In this same way, I've noticed that by having my guitar at St. Francis College, playing and singing a song authentically happens with me in the high school just like it does (somewhat) in the show's McKinley High.
"Wish You Were Here" by Pink Floyd
In my second week at the school, one of the English teachers told me I could help out with a play he's directing produced by the seniors. I remember walking into the chapel where they were kind of messing around, one guy on the piano, another on a guitar, another on a drums, others practicing choreography. I told them, "Que puedo hacer? Estoy aqui para ayudar. (What can I do? I'm here to help)" The guy on guitar, Eduardo, saw I had one, and told me I could learn this song, "Wish You Were Here" by Pink Floyd that he was going to sing for the play. So he taught me it, string by string, plucking and strumming combined, as he sang. The group listened, Mauricio, another senior, whipped out the harmonica and played a solo midway through. The next week, I ended up not having time to be in the play, but I remember watching Eduardo sing it. He was good man. I wish you were here to have seen it.

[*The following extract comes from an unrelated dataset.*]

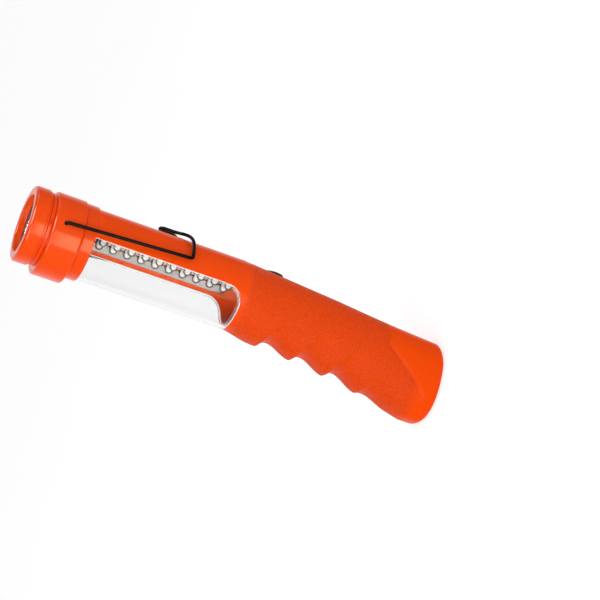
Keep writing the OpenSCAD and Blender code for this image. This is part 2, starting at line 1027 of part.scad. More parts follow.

|(Top) The choir and me singing during communion|
(Bottom) All 1,200 students were there
Three or four weeks ago the youth group, Paxto, was rehearsing music for Mass for the Feast Day of St. Francis. I remember coming in late and hearing them sing this song, "In the Secret." I got mad excited because I knew it, plus it was in English! "Lo conozco! (I know it!)" I said as I pulled out my guitar and started playing along with the girl already playing. Then I whipped out my little laptop, and pulled out the lyrics to share because everyone was kind of crowded around one laptop to read words. That girl and I ended up playing that song for Mass during communion that next week for the Mass in front of the entire school. Bah
"Blessed Be Your Name" by Matt Redman
One night for prayer, Jordan had us tell the group a song that is significant to us. I chose "Blessed." I told them I primarily like the song because it was one of my favorites to play at CUA because of the fast rhythm and use of percussion. I'm a music first, lyrics second kind of guy. Then over the summer, the song had become a healing piece for me. It's a song (apparently based on verses from the Book of Job, I found out this summer) that's about blessing God's name in times of happiness and sadness. The lines that have always touched me, and even more this summer, are the ones repeated in the bridge: "You give and take away/ You give take away/ My heart will choose to say/ Blessed be Your name."
Coincidently, Jenny, my boss asked me to play a song the next day after school, and I told her exactly this story. And I played it for her, and she asked me to play it again so she could sing along. And we played and sang it again and again.
"Dust In The Wind", "Sweet Caroline", "Lean On Me", "More Than Words", "My Girl", and more...
Since the day Mario, one of my fellow co-workers, saw me play guitar, he has been asking me to teach him some "American rhythms" and to teach him to "play like that." I said con gusto (with pleasure) and during exams week two weeks ago, we got together when the day ended to jam. I asked him first to teach me what he knows, and taught me a little Calypso, a famous type of music in Costa Rica, and I tried to follow, but quite frankly couldn't keep up as well. Strumming and beating with just my hand is kind of hard, and kind of hurts, considering I have bronze guitar strings and not soft nylon ones like him. Then I showed him some of my stuff, which weren't catching either with him, until we realized we both knew "Dust in The Wind" and "More than Words." Sick! We jammed out and partied like it was 1999.
"Eternity" by Brian Doerksen
(I didn't leave a link for this one because the ones on YouTube don't sound at all the way I played it)
Finally, the other week my boss Jenny came into work looking a little triste (sad). I knew why---she had just been to two funerals in three days. After talking, she saw I had my guitar on my lap (I just happen to have it out because I had some free time) and she said, "Mateo, play me a song." I looked around in my book, and found just the song for her, "Eternity." I told her the song's message is primarily about spending our life with God, but I've always felt it could be a song you could sing to your future spouse sans the bridge. But after talking to her, I realized the song's message could also be about the pain ending for both someone who died and his/her loved ones, knowing life spent for that person will be spent with God. I played and sang it for her. I could tell by the time I finished, she had cheered up.
It was no question that I was going to bring my guitar to Costa Rica. Though, I had no idea I would use it in the ways I have so far. Tomorrow, one of my students and I will play and sing at the old folks home that we visit every Thursday afternoon. If music is the only thing I can offer the people here, well, so be it. And no, I'm not Mr. Schuester or even Puck, the jock guitar player, but if if I can leave people with that same warm-feeling I got when those two performed "Somewhere Over The Rainbow" in Season 1's finale, well, I guess that's something. As Shakespeare once said, "If music be the food of life, play on."